Oleh karena itu, Martin menegaskan, apa pun itu putusan Hakim, Jaksa harus berani mengambil sikap apabila putusan tersebut tidak mencerminkan atau pun memberikan kepastian hukum dan keadilan, kemanfaatan bagi Pelapor dan juga Korban.
Selanjutnya, sidang akan kembali digelar pada Selasa (26/9/2023) dengan agenda pembacaan putusan.

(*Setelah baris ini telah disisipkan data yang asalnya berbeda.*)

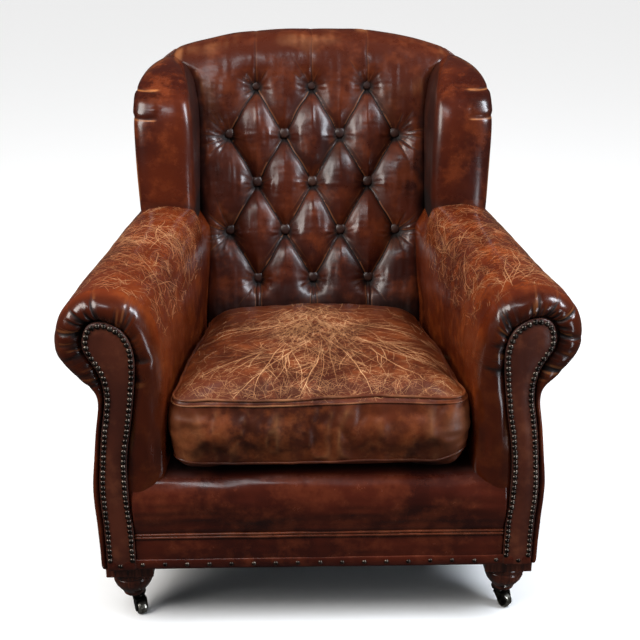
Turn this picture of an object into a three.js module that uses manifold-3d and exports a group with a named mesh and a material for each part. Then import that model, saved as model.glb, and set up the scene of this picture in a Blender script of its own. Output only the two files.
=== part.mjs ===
// A wing-back club chair in worn leather: a buttoned back, scrolled arms with padded fronts, a loose cushion
// on a sprung seat, a hardwood frame inside, turned front feet on swivel casters, and plain raked rear legs.
// Millimetres. +Z is up, +Y runs to the back, and +X is the right-hand side seen from the front. The origin
// is on the floor under the middle of the chair. Inside this file y is measured from the face of the front
// border, and the group that holds everything stands MIDDLE_Y further forward.

import * as THREE from 'three';
import { mergeVertices } from 'three/addons/utils/BufferGeometryUtils.js';
import Module from 'manifold-3d';

const wasm = await Module();
wasm.setup();

// ---- Driving dimensions ----

const GAP = 0.3; // left between pieces that touch
const MIDDLE_Y = 405.35; // from the front border's face to the middle of the chair's depth
const BASE_Z = 130; // underside of the upholstery
const BASE_DEPTH = 660; // front border to outside back, at the base
const BACK_RAKE = 0.214; // how far the outside back leans, per unit of height
const PLAN_TAPER = 0.000278; // how much narrower the seat and arms get, per mm towards the back
const BORDER_TOP = 197; // top of the padded band over the front rail
const RAIL_TOP = 234;
const RAIL_THICK = 28;
const FRONT_RAIL_Y = 24;
const DECK_BOTTOM = 304;
const DECK_TOP = 324;
const ARM_FRONT_Y = -16; // the flat front of a padded arm, at its scroll
const ARM_FRONT_LEAN = 0.0327; // how much further back that flat front is, per mm below the scroll
const SCROLL_Z = 622;
const ARM_ROLL = 40; // depth over which the arm's front edge rounds over, at its scroll
const FACING_THICK = 8;
const ARM_BOARD_Z = 612;
const CUSHION_BOTTOM = 328;
const CUSHION_TOP = 464;
const CUSHION_CROWN = 20;
const CUSHION_FRONT_HALF = 265;
const CUSHION_BACK_HALF = 224;
const CUSHION_FRONT_Y = -12;
const CUSHION_BACK_Y = 505;
const SEAT_BACK_Y = 524; // face of the inside back, level with the cushion
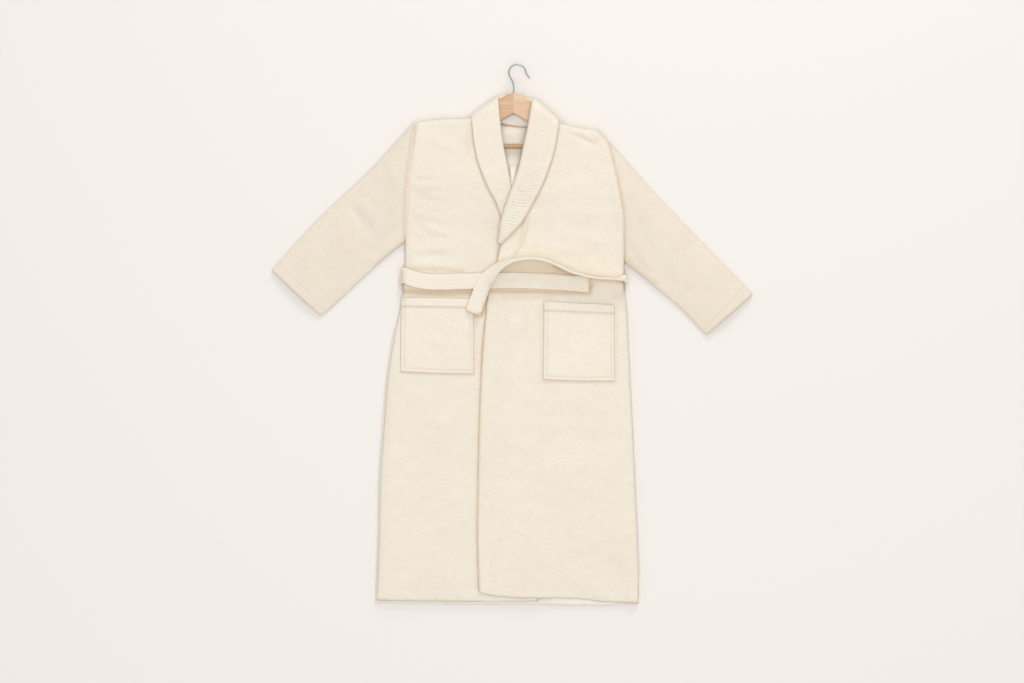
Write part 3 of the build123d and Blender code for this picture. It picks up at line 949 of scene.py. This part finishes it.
def wood_material(name, light, dark, turn):
    """Lacquered wood, its grain turned from the X axis by an angle."""
    paint = bpy.data.materials.new(name)
    paint.use_nodes = True
    nodes, links = paint.node_tree.nodes, paint.node_tree.links
    shader = nodes["Principled BSDF"]
    shader.inputs["Roughness"].default_value = 0.42
    shader.inputs["Coat Weight"].default_value = 0.15
    place = nodes.new("ShaderNodeTexCoord")
    grain_line = nodes.new("ShaderNodeMapping")
    grain_line.inputs["Rotation"].default_value = (0, 0, turn)
    grain_line.inputs["Scale"].default_value = (9, 130, 130)
    links.new(place.outputs["Object"], grain_line.inputs["Vector"])
    grain = nodes.new("ShaderNodeTexNoise")
    grain.inputs["Scale"].default_value = 1.0
    grain.inputs["Detail"].default_value = 6
    grain.inputs["Distortion"].default_value = 0.6
    links.new(grain_line.outputs["Vector"], grain.inputs["Vector"])
    ramp = nodes.new("ShaderNodeValToRGB")
    ramp.color_ramp.elements[0].position = 0.3
    ramp.color_ramp.elements[0].color = (*dark, 1)
    ramp.color_ramp.elements[1].position = 0.68
    ramp.color_ramp.elements[1].color = (*light, 1)
    links.new(grain.outputs["Fac"], ramp.inputs["Fac"])
    links.new(ramp.outputs["Color"], shader.inputs["Base Color"])
    bump = nodes.new("ShaderNodeBump")
    bump.inputs["Strength"].default_value = 0.15
    bump.inputs["Distance"].default_value = 0.0004
    links.new(grain.outputs["Fac"], bump.inputs["Height"])
    links.new(bump.outputs["Normal"], shader.inputs["Normal"])
    return paint


def finish_node(node, paint):
    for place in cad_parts[node].material_slots:
        place.material = paint


arm_slope = math.radians(27)
right_arm_wood = wood_material("right_arm_wood", (0.68, 0.445, 0.275), (0.545, 0.33, 0.187), -arm_slope)
left_arm_wood = wood_material("left_arm_wood", (0.76, 0.548, 0.347), (0.63, 0.412, 0.234), arm_slope)
finish_node("hanger_right_arm", right_arm_wood)
finish_node("hanger_left_arm", left_arm_wood)
bar_wood = wood_material("bar_wood", (0.56, 0.36, 0.20), (0.43, 0.255, 0.13), 0)
finish_node("trouser_bar", bar_wood)
finish_node("centre_dowels", bar_wood)

# The hook is one plated steel wire, bent to shape, with a head that turns in the wood.
# The two pins that hold the bar are the same steel, drawn bright and a little worn.
steel = bpy.data.materials.new("hook_steel")
steel.use_nodes = True
steel_nodes, steel_links = steel.node_tree.nodes, steel.node_tree.links
steel_shader = steel_nodes["Principled BSDF"]
steel_shader.inputs["Metallic"].default_value = 1.0
steel_shader.inputs["Base Color"].default_value = (0.36, 0.37, 0.39, 1)
steel_place = steel_nodes.new("ShaderNodeTexCoord")
steel_wear = steel_nodes.new("ShaderNodeTexNoise")
steel_wear.inputs["Scale"].default_value = 220
steel_links.new(steel_place.outputs["Object"], steel_wear.inputs["Vector"])
steel_range = steel_nodes.new("ShaderNodeMapRange")
steel_range.inputs["To Min"].default_value = 0.22
steel_range.inputs["To Max"].default_value = 0.42
steel_links.new(steel_wear.outputs["Fac"], steel_range.inputs["Value"])
steel_links.new(steel_range.outputs["Result"], steel_shader.inputs["Roughness"])
for node in ("hook", "hook_head", "bar_pins"):
    finish_node(node, steel)
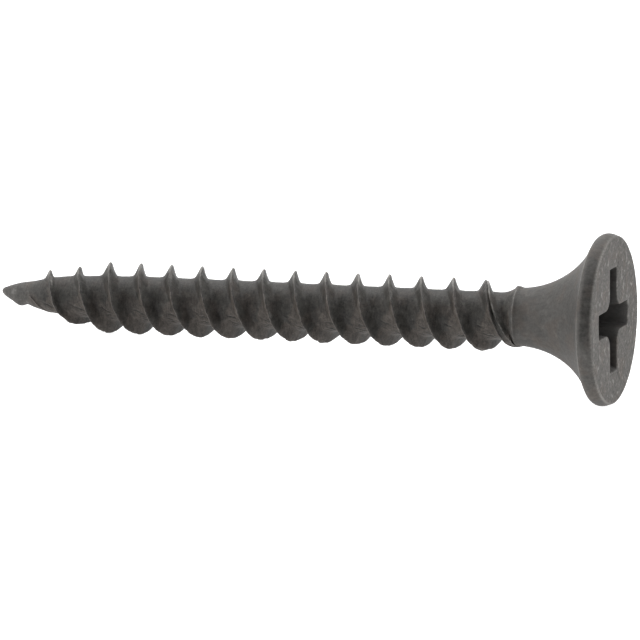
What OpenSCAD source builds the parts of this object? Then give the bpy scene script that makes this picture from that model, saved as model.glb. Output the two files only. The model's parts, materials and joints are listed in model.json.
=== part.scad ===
// Bugle-head, two-start, right-hand wood screw with a Phillips recess.
// It is one forged and rolled piece of steel, shown here as the zones that its making gives it.
// Units are millimetres. The screw lies along X: the head's flat face is in the plane X = 0,
// facing +X, and the point is at X = -screw_length. +Z is up. A "station" is a distance from
// the head's face, negative toward the point.

/* [Overall] */
// Nominal length, head face to point
screw_length = 32; // [25:1:50]

/* [Head] */
// Widest diameter of the rim
head_d = 8.3; // [7.8:0.02:8.6]
// Diameter of the flat face inside the rounded edge
face_d = 8; // [7.4:0.02:8.1]
// Diameter of the lip where the rim meets the flare
lip_d = 7.94; // [7.4:0.02:7.96]
// Height of the rim band
rim_h = 0.73; // [0.5:0.01:0.9]
// Radius of the concave flare under the rim
flare_arc = 4.5; // [4.4:0.1:5]

/* [Recess] */
// Span of the wings at the face
wing_span = 5.05; // [4.4:0.05:5.2]
// Width of a wing
wing_w = 1.2; // [1:0.05:1.3]
// Distance between opposite corner facets of the middle
core_flats = 2.3; // [2.2:0.02:2.44]
// Depth at which the wings end
wing_depth = 2.4; // [2:0.1:2.6]
// Slope of the wing ends, from the screw's axis
wing_slope = 26.5; // [24:0.5:28]
// Turn of the recess about the axis
recess_turn = 2.2; // [0:0.1:45]

/* [Shank] */
// Diameter of the plain neck under the flare
neck_d = 2.82; // [2.6:0.01:2.9]
// Diameter of the core between the threads
core_d = 2.29; // [2.2:0.01:2.5]
// Decay length of the point's taper: it comes within 5% of the core in three of these
point_decay = 2.2; // [2:0.05:3]
// Bluntness exponent of the point, from a round nose at 0.5 to a sharp one at 1
point_sharpness = 0.72; // [0.6:0.02:1]

/* [Thread] */
// Largest diameter over the crests
thread_d = 3.5; // [3.3:0.01:3.6]
// Number of starts
thread_starts = 2; // [2:1:2]
// Distance from crest to crest
crest_pitch = 1.64; // [1.5:0.01:1.8]
// Station of a crest of the first start on the upper side
crest_station = -6.45; // [-6.8:0.01:-6.3]
// Angle of the flank that faces the point
point_flank = 29; // [25:1:32]
// Angle of the flank that faces the head
head_flank = 21; // [18:1:25]
// Width of the crest
crest_w = 0.08; // [0.05:0.01:0.12]

/* [Hidden] */
$fn = 96;

steel_black = "#4b4947";
steel_dark = "#5a5755";
thread_black = "#646160";

head_r = head_d / 2;
face_r = face_d / 2;
lip_r = lip_d / 2;
neck_r = neck_d / 2;
core_r = core_d / 2;
thread_r = thread_d / 2;
lead = thread_starts * crest_pitch;

// The flare leaves the neck at a tangent, so its start follows from the arc and the lip.
flare_rise = flare_arc + neck_r - lip_r;
flare_station = -rim_h - sqrt(flare_arc * flare_arc - flare_rise * flare_rise);

// Where one zone ends and the next begins
neck_top = flare_station + 0.5;      // still nearly straight, just above the flare's start
neck_bottom = flare_station - 0.55;  // foot of the collar that the rolled thread leaves
collar_h = 0.3;                      // length of the collar's cone
point_top = -screw_length + 4.2;     // where the point's swelling is nearly done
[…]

Sebagai informasi, Rizky Ayu Jessica (Pelapor) secara resmi melaporkan Shirly Prima Gunawan (Terlapor/Terdakwa) ke Polda Metro Jaya atas Peristiwa yang terjadi pada sekira Bulan Maret s.d Mei 2022 dengan tuduhan, Terdakwa diduga telah melakukan Tindak Pidana Penipuan dan Penggelapan serta Pemalsuan Surat yang disertai dengan penggunaan SIUP yang diduga palsu dengan tujuan agar Pelapor dan Korban (Jimmy Budijanto) percaya dan seolah-olah benar bahwa Terlapor memiliki Toko Tas Mewah yang berada di Mall Artha Gading, berdasarkan SIUP Kecil Nomor: 217/24.1PK/31.71.07/-1.824.27/e/2016 yang dimiliki oleh Terdakwa Shirly Prima Gunawan.
Kasus ini berawal dari adanya jaminan bisnis tas bermerek sebesar Rp18 miliar melalui surat pernyataan utang yang akhirnya tidak terealisasikan pembayarannya. Terdakwa Shirly Prima Gunawan memberikan bilyet giro atau giro kosong atau ditolak oleh otoritas Bank.
Akibat tindakan terdakwa, korban mengalami kerugian sebanyak 17 tas branded dengan merek Dior, Hermes, Chanel dan lainnya sesuai yang didakwakan oleh jaksa penuntut umum (JPU) pada Perkara Pidana Nomor 136/Pid.B/2023/PN. JKT SEL. Perkara ini menyebabkan korban mengalami kerugian secara materill dan imateriil.
Hingga berita ini ditayangkan, masih dilakukan upaya meminta keterangan lebih lengkap dari terdakwa atau kuasa hukum terdakwa.